The key issue dividing the courts is the interplay between ERISA Sections 406 and 408 and the impact of the language, "[e]xcept as provided in section 1108 of this title," on the definition of prohibited transactions. In particular, the issue is whether the exemptions set out in Section 1108 are incorporated directly into ERISA Section 406's definition of a prohibited transaction, such that a plaintiff must plead facts that show that an exemption does not apply to the prohibited transaction claim .
The specific transaction at issue in Cornell University involves the "furnishing of goods, services or facilities between the plan and a party in interest." Under ERISA Section 408(b)(2), a transaction with a plan's service provider is not considered an unlawful prohibited transaction as long as "no more than reasonable compensation is paid." 29 U.S.C. § 1108(b)(2) ("The prohibitions provided in section 1106 of this title shall not apply to any of the following transactions….[c]ontracting or making reasonable arrangements with a party in interest for office space, or legal, accounting, or other services necessary for the establishment or operation of the plan, if no more than reasonable compensation is paid therefor.").
Currently, there is a three-way split among the courts whether plaintiffs are required to plead the mere existence of a contract involving the "furnishing of goods, services or facilities between the plan and a party in interest" to survive a motion to dismiss or if something more is required (such as an allegation of some type of misconduct associated with the service provider agreement or harm caused to the plan as a result of the service provider agreement).
The Per Se Violation Approach
The U.S. Courts of Appeals for the Eighth and Ninth Circuits have taken a per se violation approach, which is the most lenient pleading standard approach. Essentially, the plaintiff need only to allege that there was a service provider agreement between a plan and a party in interest. As explained in the recent Ninth Circuit decision in Bugielski v. AT&T Servs, 76 F.4th 894 (9th Cir. 2023), ERISA Section 406(a)(1)(C) represents a "per se" rule and that a plaintiff need only allege that a plan fiduciary engaged in a transaction with a service provider. The court further held that an exemption for reasonable compensation for services to the plan under Section 1108 is an affirmative defense that does not affect a plaintiff's ability to withstand a motion to dismiss. The Ninth Circuit's decision currently represents the most lenient standard for a plaintiff to plead a prohibited transaction by a fiduciary engaged in a transaction with a service provider, finding that even routine transactions with service providers implicate ERISA Section 1106. The Ninth Circuit's decision is currently pending with the Supreme Court on fully briefed petition for writ of certiorari.

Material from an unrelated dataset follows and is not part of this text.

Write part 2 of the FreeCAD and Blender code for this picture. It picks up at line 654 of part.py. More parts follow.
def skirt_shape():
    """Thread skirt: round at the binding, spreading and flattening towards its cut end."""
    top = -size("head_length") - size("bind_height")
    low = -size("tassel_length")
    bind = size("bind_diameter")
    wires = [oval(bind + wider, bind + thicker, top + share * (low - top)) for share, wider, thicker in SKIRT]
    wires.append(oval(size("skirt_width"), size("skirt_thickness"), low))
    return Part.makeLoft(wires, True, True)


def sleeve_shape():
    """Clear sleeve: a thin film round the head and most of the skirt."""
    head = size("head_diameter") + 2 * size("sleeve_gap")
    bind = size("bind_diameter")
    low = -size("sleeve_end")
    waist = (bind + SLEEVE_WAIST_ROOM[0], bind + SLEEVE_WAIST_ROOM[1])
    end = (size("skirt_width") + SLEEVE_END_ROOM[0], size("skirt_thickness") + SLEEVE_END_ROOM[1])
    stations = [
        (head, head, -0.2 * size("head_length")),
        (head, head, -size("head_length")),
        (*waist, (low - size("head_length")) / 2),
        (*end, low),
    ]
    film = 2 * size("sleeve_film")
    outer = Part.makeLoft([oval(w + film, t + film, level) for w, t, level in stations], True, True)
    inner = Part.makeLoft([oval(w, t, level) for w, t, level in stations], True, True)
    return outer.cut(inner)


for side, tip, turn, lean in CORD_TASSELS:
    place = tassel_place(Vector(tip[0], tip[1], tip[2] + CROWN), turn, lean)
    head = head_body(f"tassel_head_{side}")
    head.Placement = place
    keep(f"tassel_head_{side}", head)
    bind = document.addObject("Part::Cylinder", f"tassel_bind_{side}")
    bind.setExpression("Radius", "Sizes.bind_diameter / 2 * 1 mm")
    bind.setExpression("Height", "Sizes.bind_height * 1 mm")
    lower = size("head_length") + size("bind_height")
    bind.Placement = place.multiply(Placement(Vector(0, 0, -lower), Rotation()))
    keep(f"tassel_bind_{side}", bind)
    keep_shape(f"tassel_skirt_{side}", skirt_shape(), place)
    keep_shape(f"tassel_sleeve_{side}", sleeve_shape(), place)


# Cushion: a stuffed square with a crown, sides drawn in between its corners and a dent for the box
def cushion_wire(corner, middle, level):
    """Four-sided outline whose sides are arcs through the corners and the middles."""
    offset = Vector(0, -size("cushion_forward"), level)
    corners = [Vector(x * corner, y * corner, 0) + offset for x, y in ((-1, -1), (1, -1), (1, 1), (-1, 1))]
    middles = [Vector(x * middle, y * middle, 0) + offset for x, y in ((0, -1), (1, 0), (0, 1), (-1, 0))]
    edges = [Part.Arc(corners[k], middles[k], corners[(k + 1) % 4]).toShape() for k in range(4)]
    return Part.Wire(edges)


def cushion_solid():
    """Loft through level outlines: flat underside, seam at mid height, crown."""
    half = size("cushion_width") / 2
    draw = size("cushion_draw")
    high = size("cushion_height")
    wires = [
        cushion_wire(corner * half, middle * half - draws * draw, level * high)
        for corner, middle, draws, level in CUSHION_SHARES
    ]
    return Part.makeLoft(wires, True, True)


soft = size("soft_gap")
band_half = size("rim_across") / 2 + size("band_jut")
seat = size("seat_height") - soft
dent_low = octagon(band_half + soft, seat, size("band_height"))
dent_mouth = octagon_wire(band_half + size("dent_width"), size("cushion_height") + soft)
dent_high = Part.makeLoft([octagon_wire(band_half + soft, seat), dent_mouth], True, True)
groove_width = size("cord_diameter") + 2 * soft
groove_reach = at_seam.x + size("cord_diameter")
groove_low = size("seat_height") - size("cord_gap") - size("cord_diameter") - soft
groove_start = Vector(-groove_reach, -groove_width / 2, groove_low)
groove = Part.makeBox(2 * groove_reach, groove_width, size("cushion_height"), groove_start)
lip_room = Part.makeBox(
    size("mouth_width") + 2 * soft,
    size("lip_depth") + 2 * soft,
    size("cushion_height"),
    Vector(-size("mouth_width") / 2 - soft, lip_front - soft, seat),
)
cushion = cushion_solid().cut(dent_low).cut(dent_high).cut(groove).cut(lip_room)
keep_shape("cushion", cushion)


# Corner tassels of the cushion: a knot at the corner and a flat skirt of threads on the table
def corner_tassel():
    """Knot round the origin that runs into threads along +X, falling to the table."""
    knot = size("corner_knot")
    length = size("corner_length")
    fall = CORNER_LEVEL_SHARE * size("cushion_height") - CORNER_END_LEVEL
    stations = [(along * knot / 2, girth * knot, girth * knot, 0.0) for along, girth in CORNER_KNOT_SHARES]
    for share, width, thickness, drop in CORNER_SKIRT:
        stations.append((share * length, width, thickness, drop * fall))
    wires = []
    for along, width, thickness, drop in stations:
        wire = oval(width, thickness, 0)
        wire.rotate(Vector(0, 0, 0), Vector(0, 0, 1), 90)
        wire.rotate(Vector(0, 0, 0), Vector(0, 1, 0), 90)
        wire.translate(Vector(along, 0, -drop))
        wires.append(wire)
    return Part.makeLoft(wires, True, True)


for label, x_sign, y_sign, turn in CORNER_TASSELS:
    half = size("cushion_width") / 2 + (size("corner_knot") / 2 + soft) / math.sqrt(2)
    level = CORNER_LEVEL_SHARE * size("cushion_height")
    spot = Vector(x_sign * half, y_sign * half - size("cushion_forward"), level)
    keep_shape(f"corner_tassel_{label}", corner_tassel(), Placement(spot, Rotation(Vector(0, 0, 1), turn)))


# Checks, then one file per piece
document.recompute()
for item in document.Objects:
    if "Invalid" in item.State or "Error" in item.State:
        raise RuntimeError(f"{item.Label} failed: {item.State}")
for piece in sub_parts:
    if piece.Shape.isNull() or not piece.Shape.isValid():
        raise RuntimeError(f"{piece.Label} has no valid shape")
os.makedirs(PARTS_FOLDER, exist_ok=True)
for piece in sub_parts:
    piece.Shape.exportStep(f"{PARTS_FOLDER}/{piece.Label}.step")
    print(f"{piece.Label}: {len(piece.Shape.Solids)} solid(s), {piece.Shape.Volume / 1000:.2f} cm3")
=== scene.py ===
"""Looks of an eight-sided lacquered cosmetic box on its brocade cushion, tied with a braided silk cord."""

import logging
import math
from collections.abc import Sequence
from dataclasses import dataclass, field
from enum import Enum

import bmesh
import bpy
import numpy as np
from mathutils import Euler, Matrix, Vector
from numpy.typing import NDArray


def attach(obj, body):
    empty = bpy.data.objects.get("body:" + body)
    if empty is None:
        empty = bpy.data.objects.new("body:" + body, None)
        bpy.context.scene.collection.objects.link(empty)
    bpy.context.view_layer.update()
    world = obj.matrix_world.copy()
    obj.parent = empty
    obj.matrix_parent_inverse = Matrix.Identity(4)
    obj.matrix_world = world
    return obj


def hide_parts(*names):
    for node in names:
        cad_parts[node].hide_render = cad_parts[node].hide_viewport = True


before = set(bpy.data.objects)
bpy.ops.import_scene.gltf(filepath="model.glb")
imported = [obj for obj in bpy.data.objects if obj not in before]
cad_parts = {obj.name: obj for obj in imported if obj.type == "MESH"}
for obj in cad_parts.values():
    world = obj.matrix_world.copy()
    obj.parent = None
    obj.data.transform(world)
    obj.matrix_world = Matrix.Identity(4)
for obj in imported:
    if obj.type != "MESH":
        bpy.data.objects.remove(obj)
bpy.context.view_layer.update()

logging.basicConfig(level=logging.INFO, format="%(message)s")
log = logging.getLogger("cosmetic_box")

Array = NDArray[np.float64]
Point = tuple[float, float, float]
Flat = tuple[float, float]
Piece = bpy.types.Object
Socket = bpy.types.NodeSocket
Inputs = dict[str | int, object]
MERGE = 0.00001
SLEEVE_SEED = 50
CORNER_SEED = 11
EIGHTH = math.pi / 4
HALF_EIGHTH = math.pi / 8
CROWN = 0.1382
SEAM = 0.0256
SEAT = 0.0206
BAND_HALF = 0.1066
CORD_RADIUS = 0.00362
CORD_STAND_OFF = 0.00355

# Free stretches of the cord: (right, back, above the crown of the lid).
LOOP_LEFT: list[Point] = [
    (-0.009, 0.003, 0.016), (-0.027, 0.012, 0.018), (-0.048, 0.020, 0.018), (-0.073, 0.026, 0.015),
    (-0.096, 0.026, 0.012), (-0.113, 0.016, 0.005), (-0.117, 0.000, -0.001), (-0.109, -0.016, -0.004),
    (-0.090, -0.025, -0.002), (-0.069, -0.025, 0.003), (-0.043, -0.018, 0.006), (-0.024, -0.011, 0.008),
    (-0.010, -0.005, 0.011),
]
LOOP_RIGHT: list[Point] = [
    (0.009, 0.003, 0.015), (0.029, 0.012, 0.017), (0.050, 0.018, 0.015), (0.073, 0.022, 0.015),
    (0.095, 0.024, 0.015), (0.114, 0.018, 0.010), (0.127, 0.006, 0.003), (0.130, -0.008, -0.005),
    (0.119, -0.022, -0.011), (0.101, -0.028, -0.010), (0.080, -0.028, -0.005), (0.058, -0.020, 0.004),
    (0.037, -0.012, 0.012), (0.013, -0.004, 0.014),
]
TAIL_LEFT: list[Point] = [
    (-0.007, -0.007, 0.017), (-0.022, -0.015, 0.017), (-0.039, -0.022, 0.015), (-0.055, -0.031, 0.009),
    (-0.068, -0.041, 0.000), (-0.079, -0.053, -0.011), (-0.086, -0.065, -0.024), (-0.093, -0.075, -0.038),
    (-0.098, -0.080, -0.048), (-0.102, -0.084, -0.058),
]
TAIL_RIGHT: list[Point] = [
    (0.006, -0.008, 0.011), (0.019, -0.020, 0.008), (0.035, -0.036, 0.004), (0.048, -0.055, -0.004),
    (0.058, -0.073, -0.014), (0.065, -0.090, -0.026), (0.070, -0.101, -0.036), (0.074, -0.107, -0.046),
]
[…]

The Violation-Plus Approach
The U.S. Courts of Appeals for the Third, Seventh and Tenth Circuits have taken a different approach. The Third Circuit held that similar allegations regarding service providers earning fees through revenue sharing were insufficient to state a claim, even though the plaintiffs alleged that the university and its fiduciaries had overpaid certain fees, reasoning that "absent factual allegations that support an element of intent to benefit a party in interest … at the expense of [plan] participants," the plaintiffs failed to plausibly allege a prohibited transaction under ERISA Section 406(a)(1)(C). The Seventh Circuit also rejected a "literal reading" of ERISA Section 406(a)(1)(C), ruling that to survive dismissal, plaintiffs must not only allege that a transaction falls within the text of ERISA Section 406(a)(1)(C), but also that the transaction "looks like self-dealing." The Tenth Circuit held that "some prior relationship must exist between the fiduciary and the service provider" to make that provider a party in interest.

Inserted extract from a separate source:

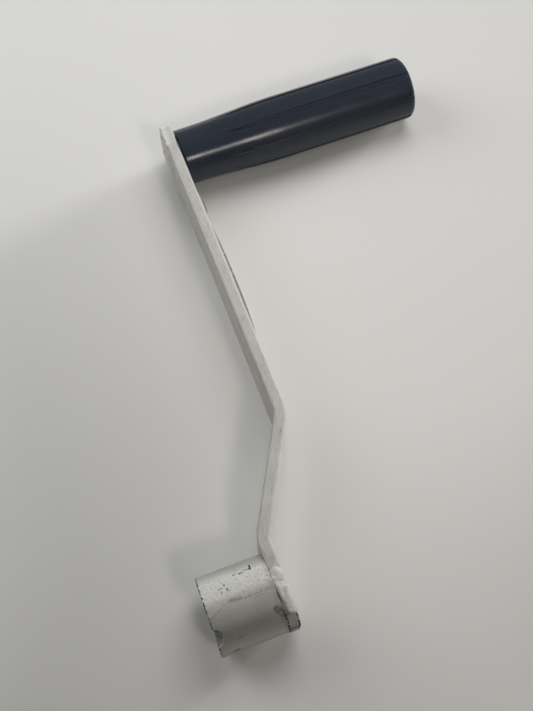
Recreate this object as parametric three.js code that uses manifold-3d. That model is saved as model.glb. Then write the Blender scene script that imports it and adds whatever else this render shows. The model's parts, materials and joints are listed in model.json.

The Second Circuit's Approach
In the Cornell decision, the Second Circuit charted its own path, taking somewhat a middle ground between the approaches outlined by the other circuits. The Second Circuit ruled that the language of ERISA Section 406(a)(1) could not be read to "demand explicit allegations of 'self-dealing or disloyal conduct.'" However, the court disagreed with the Eighth Circuit's finding that the ERISA Section 408 exemptions should be understood as affirmative defenses, concluding instead that certain exemptions were incorporated into ERISA Section 406(a)'s prohibitions. Thus, the Second Circuit held that in order to plead a violation of ERISA Section 406(a)(1)(C), a complaint must allege more than just the "furnishing of services between the plan and a party in interest" – it must also plausibly allege that the "transaction was unnecessary or involved unreasonable compensation" in order to survive dismissal.

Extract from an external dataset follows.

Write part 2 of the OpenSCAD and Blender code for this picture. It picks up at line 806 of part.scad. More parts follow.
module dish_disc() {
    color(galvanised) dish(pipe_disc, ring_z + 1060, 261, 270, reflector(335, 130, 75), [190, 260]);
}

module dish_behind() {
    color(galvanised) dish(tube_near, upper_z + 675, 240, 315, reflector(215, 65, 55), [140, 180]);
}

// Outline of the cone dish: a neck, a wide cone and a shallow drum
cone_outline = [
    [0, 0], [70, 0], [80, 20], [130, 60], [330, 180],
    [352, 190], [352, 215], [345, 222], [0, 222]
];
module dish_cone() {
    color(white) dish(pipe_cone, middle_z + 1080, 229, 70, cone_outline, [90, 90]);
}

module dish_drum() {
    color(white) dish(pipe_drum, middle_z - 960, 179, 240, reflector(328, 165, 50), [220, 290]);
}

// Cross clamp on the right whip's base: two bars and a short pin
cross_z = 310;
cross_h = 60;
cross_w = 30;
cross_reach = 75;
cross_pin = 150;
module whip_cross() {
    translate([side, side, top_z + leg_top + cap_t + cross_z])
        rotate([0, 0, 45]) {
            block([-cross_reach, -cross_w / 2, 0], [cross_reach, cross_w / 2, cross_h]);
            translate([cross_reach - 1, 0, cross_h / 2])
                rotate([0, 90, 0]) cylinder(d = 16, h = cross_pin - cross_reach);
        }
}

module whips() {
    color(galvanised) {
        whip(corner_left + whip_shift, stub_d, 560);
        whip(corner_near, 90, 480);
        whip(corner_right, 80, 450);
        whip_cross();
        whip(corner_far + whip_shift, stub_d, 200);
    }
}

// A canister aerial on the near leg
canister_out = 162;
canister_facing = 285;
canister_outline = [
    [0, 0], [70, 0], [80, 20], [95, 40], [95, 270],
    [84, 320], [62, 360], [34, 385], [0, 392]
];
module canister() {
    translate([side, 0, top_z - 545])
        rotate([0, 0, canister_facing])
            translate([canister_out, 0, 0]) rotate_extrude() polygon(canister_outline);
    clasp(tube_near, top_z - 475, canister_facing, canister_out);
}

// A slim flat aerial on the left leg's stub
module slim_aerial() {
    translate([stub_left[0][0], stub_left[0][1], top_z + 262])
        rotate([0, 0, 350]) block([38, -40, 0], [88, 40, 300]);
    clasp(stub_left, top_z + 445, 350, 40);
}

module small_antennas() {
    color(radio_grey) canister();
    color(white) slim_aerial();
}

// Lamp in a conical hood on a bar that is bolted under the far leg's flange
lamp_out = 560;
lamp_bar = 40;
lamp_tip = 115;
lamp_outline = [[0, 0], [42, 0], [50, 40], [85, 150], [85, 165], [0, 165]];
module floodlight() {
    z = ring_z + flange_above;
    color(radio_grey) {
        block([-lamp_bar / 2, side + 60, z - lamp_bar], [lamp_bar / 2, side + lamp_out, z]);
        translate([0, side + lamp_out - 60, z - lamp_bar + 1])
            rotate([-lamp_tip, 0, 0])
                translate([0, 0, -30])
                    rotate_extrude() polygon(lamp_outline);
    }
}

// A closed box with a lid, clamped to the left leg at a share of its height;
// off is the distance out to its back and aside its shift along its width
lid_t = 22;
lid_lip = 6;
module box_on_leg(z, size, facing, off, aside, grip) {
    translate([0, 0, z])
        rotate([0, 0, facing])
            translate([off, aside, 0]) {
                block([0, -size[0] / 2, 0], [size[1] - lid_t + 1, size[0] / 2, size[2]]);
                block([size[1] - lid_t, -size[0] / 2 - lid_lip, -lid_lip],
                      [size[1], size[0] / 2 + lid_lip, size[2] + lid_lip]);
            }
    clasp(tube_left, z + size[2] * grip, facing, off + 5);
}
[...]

Legal and Practical Implications of Supreme Court Review
The Supreme Court's review of the Second Circuit's decision in Cornell (and of the AT&T case if the petition for certiorari is granted) is expected to provide much-needed clarification on the interpretation of ERISA's prohibited transaction provisions, particularly regarding the interplay between ERISA Sections 406 and 408. The high court's guidance in this area could have significant legal and practical implications for defendants of prohibited transaction claims, potentially reshaping compliance practices, contractual arrangements, litigation strategies and risk management, which may help guide not only the parties involved, but also other entities subject to ERISA.
For example, depending on the scope of the opinion, plan fiduciaries may receive guidance regarding the burden of proof associated with other types of prohibited transaction claims, including those involving the sale of stock to or from an employee stock ownership plan (ESOP). Currently, courts place the burden of proof of establishing the ERISA Section 408(e) adequate consideration exemption to transactions involving the acquisition or sale by a plan of company stock on the defendants. However, if the Supreme Court finds that the exemptions to the prohibited transaction rules are embedded within the definition of a prohibited transaction itself, it is likely that plaintiffs will have to plead and establish that an ESOP transaction involving the acquisition of employer stock was not for adequate consideration. Such a shift in the burden of proof would be welcomed by plan sponsors and plan fiduciaries, increasing the likelihood of a favorable defense ruling on an early dispositive motion.